Started by	Luca Cerone <luca.cerone@gmail.com>
First post	2013-08-20 15:24 -0700
Last post	2013-08-30 05:01 -0700
Articles	9 — 3 participants

Back to article view | Back to comp.lang.python

  How to keep cookies when making http requests (Python 2.7) Luca Cerone <luca.cerone@gmail.com> - 2013-08-20 15:24 -0700
    Re: How to keep cookies when making http requests (Python 2.7) dieter <dieter@handshake.de> - 2013-08-21 08:07 +0200
      Re: How to keep cookies when making http requests (Python 2.7) Luca Cerone <luca.cerone@gmail.com> - 2013-08-21 01:18 -0700
        Re: How to keep cookies when making http requests (Python 2.7) Fábio Santos <fabiosantosart@gmail.com> - 2013-08-21 10:15 +0100
        Re: How to keep cookies when making http requests (Python 2.7) dieter <dieter@handshake.de> - 2013-08-22 08:08 +0200
          Re: How to keep cookies when making http requests (Python 2.7) Luca Cerone <luca.cerone@gmail.com> - 2013-08-27 02:16 -0700
            Re: How to keep cookies when making http requests (Python 2.7) Luca Cerone <luca.cerone@gmail.com> - 2013-08-27 03:17 -0700
              Re: How to keep cookies when making http requests (Python 2.7) dieter <dieter@handshake.de> - 2013-08-28 06:52 +0200
                Re: How to keep cookies when making http requests (Python 2.7) Luca Cerone <luca.cerone@gmail.com> - 2013-08-30 05:01 -0700

#52747 — How to keep cookies when making http requests (Python 2.7)

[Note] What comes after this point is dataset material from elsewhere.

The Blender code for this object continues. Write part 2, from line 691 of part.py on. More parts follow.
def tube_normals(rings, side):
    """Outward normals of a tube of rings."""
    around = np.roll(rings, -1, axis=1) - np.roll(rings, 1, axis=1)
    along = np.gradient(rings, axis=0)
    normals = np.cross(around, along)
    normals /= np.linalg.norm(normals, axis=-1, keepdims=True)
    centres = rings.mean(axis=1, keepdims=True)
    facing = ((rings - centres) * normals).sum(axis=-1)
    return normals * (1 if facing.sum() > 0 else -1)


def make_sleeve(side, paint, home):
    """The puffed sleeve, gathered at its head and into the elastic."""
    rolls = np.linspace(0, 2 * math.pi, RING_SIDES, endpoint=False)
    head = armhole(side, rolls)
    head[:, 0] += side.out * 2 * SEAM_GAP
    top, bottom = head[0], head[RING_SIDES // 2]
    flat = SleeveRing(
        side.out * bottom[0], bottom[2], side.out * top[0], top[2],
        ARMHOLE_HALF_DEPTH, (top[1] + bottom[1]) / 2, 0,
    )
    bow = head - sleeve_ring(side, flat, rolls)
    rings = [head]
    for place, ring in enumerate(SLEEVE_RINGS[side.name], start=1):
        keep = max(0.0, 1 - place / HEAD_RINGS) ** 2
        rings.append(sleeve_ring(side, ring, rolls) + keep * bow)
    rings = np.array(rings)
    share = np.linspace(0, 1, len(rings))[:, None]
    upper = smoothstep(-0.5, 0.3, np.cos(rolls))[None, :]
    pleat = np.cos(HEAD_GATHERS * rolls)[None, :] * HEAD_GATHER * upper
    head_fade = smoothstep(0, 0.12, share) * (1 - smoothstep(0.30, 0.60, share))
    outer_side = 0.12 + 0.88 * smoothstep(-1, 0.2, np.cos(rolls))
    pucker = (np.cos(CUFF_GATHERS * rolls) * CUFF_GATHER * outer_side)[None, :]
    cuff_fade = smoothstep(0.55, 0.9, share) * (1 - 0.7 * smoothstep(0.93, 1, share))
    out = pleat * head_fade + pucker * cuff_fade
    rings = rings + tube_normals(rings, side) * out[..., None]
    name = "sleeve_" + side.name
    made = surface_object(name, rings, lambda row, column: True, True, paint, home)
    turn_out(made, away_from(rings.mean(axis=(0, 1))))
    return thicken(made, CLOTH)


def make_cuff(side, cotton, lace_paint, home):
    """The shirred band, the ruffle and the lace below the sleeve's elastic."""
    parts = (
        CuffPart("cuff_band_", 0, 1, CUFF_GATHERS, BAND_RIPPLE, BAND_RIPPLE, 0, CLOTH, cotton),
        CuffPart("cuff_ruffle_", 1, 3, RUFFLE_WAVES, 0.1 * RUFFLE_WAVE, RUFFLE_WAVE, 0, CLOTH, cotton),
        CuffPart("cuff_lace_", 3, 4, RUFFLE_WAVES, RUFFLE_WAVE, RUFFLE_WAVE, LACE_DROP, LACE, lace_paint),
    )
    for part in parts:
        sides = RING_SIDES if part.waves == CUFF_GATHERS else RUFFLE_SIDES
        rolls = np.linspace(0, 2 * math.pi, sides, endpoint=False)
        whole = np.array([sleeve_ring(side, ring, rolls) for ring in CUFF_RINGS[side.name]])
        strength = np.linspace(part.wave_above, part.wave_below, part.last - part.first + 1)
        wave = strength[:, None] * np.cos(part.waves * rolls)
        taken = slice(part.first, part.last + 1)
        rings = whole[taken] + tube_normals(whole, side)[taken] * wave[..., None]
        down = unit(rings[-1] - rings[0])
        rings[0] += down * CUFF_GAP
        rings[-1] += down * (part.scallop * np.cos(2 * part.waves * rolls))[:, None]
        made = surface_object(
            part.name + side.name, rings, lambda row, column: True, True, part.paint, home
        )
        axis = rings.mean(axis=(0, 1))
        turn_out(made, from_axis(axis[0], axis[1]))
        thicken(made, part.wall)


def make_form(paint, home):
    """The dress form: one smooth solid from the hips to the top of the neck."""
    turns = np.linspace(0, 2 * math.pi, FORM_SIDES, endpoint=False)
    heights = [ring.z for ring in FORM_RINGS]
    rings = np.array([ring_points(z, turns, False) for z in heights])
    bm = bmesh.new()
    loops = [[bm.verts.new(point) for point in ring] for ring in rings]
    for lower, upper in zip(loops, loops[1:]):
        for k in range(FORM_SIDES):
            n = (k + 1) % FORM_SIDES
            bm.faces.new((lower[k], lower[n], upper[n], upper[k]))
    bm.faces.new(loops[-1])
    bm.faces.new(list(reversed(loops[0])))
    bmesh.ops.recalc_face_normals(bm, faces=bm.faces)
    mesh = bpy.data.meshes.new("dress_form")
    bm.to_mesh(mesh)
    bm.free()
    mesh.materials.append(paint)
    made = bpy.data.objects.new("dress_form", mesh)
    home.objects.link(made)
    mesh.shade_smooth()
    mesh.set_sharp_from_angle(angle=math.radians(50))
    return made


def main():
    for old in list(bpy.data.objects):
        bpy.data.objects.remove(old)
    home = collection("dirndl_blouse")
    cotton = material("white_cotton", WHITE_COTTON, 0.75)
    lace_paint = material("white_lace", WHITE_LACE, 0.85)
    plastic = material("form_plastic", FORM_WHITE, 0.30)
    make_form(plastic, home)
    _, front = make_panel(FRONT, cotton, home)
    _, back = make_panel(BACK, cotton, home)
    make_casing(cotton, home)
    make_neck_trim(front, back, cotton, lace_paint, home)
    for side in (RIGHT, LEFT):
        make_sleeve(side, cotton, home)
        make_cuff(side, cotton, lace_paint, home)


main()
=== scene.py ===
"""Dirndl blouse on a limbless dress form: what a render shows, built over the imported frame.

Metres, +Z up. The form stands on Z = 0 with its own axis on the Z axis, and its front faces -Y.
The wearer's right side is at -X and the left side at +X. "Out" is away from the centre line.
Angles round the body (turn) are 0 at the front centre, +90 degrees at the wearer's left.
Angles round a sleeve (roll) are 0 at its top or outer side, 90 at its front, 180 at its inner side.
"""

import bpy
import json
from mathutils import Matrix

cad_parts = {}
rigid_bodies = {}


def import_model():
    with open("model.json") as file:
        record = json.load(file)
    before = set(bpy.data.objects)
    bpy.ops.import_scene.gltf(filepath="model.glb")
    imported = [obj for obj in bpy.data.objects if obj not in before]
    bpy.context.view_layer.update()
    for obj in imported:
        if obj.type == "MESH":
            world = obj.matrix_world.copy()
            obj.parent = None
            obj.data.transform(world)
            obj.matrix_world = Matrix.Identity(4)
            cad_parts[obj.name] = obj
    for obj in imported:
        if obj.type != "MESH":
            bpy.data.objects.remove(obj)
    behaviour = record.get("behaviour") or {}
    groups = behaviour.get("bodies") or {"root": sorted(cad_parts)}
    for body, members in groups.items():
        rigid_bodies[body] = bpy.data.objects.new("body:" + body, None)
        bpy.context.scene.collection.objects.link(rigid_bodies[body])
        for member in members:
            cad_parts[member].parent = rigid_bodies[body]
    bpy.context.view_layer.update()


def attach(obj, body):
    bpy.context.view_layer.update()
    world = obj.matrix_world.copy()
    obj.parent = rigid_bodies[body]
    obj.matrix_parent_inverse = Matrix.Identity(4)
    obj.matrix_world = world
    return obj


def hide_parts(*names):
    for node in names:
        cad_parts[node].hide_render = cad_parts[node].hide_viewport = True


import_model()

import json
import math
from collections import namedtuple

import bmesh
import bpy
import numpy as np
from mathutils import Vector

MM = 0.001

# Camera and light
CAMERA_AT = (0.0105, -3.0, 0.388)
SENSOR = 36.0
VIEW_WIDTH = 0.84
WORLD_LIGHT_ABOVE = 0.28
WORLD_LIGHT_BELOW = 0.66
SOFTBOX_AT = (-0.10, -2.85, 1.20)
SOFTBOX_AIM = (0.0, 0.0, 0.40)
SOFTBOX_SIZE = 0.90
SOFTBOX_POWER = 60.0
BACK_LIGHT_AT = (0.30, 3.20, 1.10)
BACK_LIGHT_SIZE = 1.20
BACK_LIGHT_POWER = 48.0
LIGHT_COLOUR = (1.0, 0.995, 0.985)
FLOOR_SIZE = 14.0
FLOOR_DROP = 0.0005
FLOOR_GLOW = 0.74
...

From	Luca Cerone <luca.cerone@gmail.com>
Date	2013-08-20 15:24 -0700
Subject	How to keep cookies when making http requests (Python 2.7)
Message-ID	<7e79a9b4-0bf9-4756-afd4-3bc127360b95@googlegroups.com>

Hi everybody,
I am trying to write a simple Python script to solve the "riddle" at:
http://quiz.gambitresearch.com/

The quiz is quite easy to solve, one needs to evaluate the expression between the curly brackets (say that the expression has value <val>)
and go to the web page:

http://quiz.gambitresearch/job/<val>

You have to be fast enough, because with the page there is an associated cookie that expires 1 sec after the first request, therefore you need to be quick to access the /job/<val> page.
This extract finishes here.